Human and agricultural work is held back somewhat. Golden rice was actually rather simple but the biologists took 14 years of safety testing before it was deployed. Several million people went blind in the meantime. This was completely avoidable. GMO rice is not going to take over the world and should not require 14 years of “safety testing”. The precautionary principle gives people brain worms. Not the fun genetically modified kind of brainworms either.
Regulation in general holds back a lot of progress in biology. During the pandemic, the FDA suspended the rules and suddenly we had extremely rapid innovation. When they suspended the rules, I thought that was ridiculous. If we know the rules are wrong and broken, then we should get rid of the rules, not have a temporary suspension.
With the excess regulation, you also end up increasing the cost of getting drugs or other things to market and as a result you cut off the lower end of the market. This increases the costs and then investors need to get even higher returns in order to recoup investment.
There is a competitive market for investment yield and regulation sort of shapes the kind of yields that you can get in biotech. As a result, money flowing into biotech innovation is pretty constrained, even if the money is available and people are theoretically interested in funding these kinds of things.
https://www.capitalismmagazine.com/2019/07/the-federal-death-agency-fda/
There is definitely a bizarre social taboo surrounding the pursuit of some of these projects. Another constraint is that even if someone is doing the work, they can’t exactly be public especially in germline because the privacy of the child is of utmost importance.
Researchers in academia are mostly focused on grants for curing various diseases because that’s what appeals to the appetite of federal funding agencies and the philanthropic organizations. The academic biologists tend to be extremely sensitive to public opinion because the public controls much of the federal funding. As a result, they have felt the burn from the anti-GMO people and the attempts at stopping embryonic stem cell research. They absolutely do not want further prohibitions on research and they worry about people outside of academia doing things that cause a backlash on federal funding of researchers.

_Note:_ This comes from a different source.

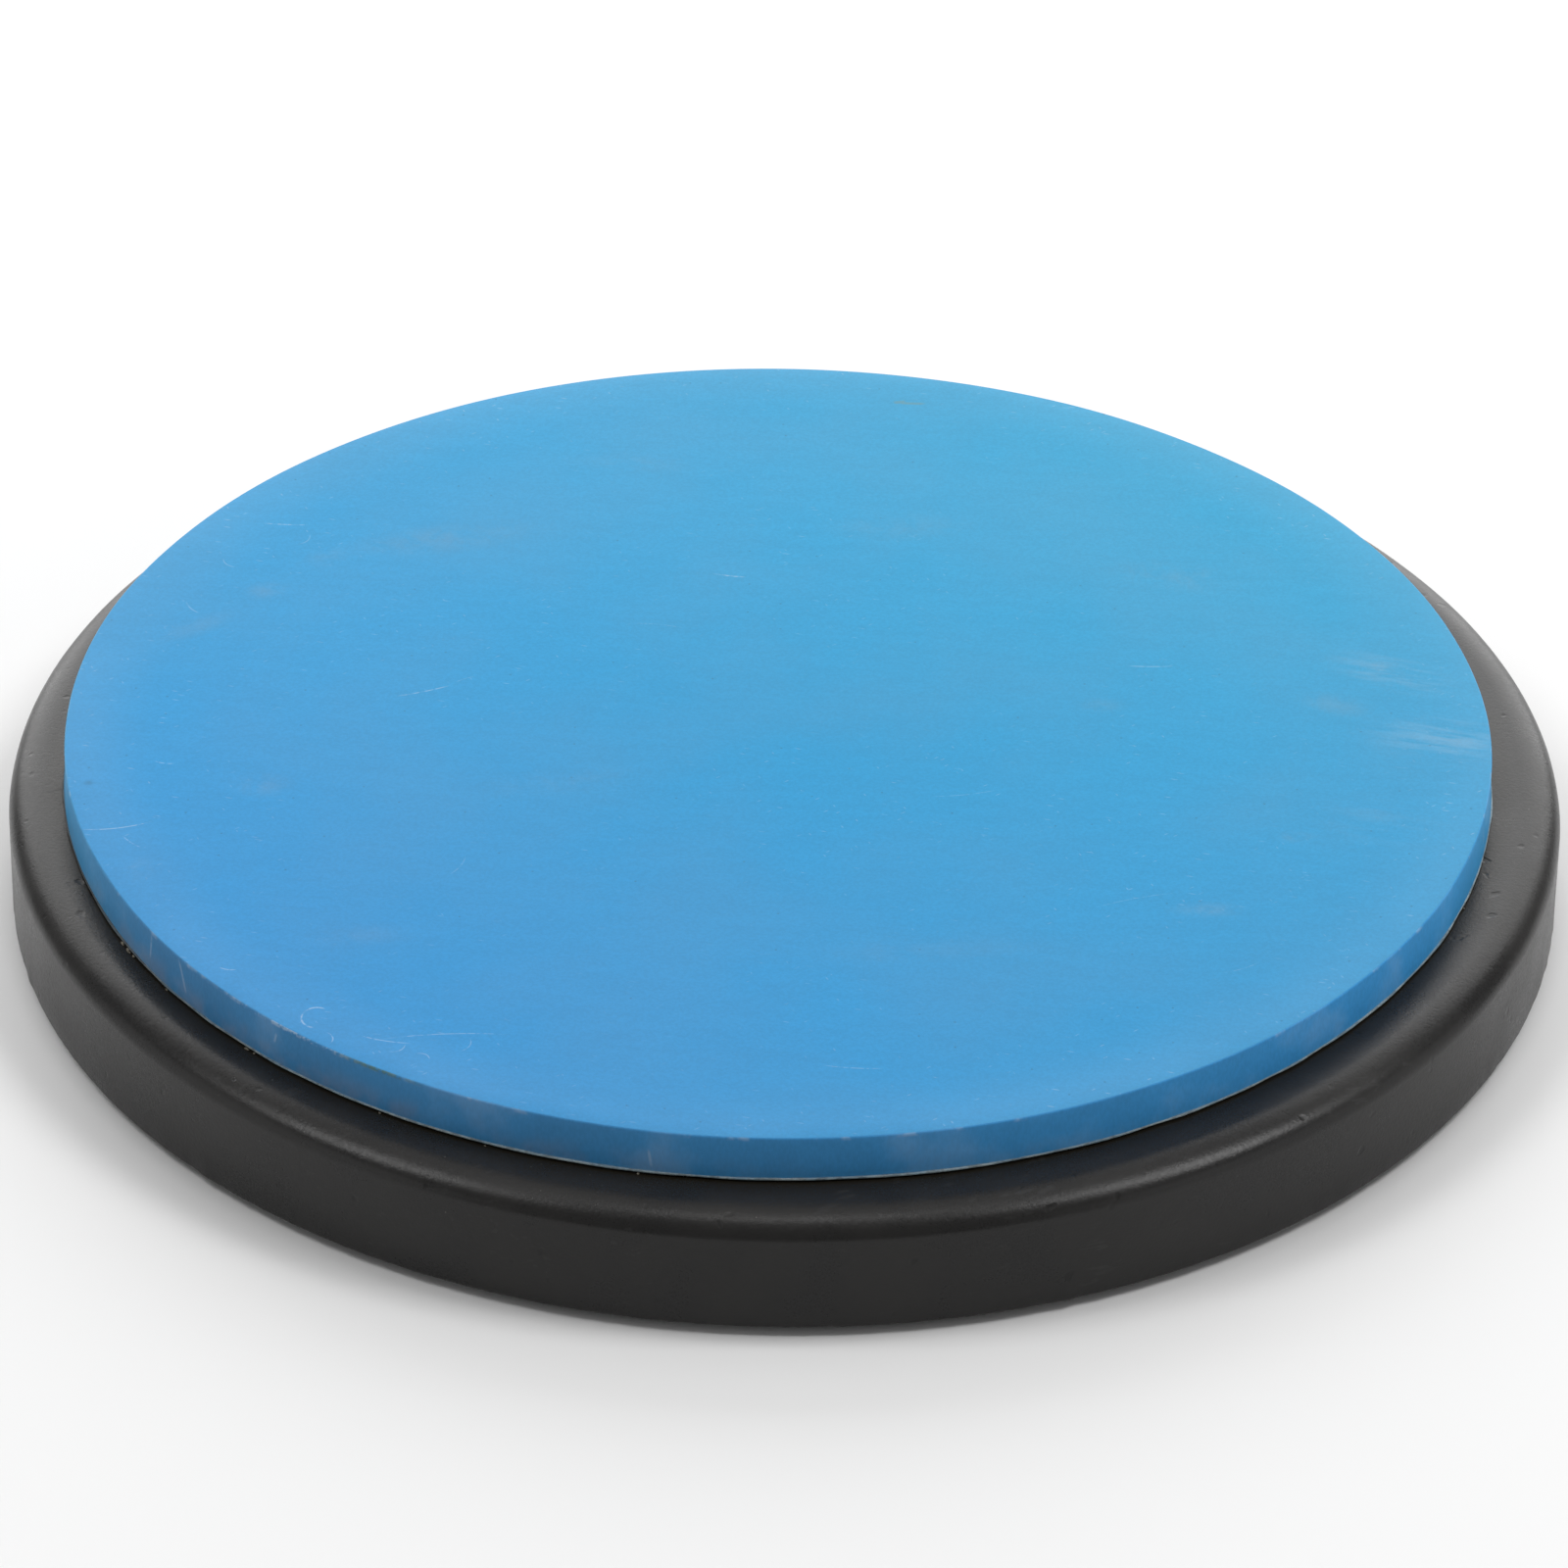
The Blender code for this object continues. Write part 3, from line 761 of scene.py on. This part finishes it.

Thankfully, you don’t need to do this work inside of academia.
Focusing on diseases will never lead to extremely cheap interventions; there’s simply not enough sick people with the same problem. Nobody really focuses on enhancements. As a result, costs are going to remain high because the market for a specific disease can be incredibly small. Meanwhile the market for general broad spectrum mass market enhancement has a potential population of almost 8 billion people.
I also think that biologists don’t paint that interesting of a future. They usually talk about curing diseases but don’t have any vision beyond that point. What are we going to do after we cure all diseases? The silicon people have visions of computronium painting the universe. The biologists don’t really promote visions of a flourishing biosphere across the entire cosmos or some other moral vision for progress.
There’s some good news though. Since not everyone is working on the ambitious projects, there’s lots of low-hanging fruit available. I think there’s enough people working on curing all diseases or ending aging/anti-aging/longevity. Other ambitious projects include intelligence/memory enhancement, protein engineering, molecular nanotechnology, the complete control over cellular morphological form, brain preservation, brain uploading, cryonic preservation and resuscitation, etc. (I will also note here that longevity is getting lots of attention, but not as much for young people or germline; older people in my opinion might already be aged and that might be irreversible with technology in the next 30-50 years for all I know). I think we should be very excited about the future and work on really hard, important technologies. I think sometimes people might get complacent because it’s hard to realize that just several hundred generations ago we were all completely destitute and barely picking ourselves up out of the mud. We aren’t that far from where we came from. We absolutely must accelerate.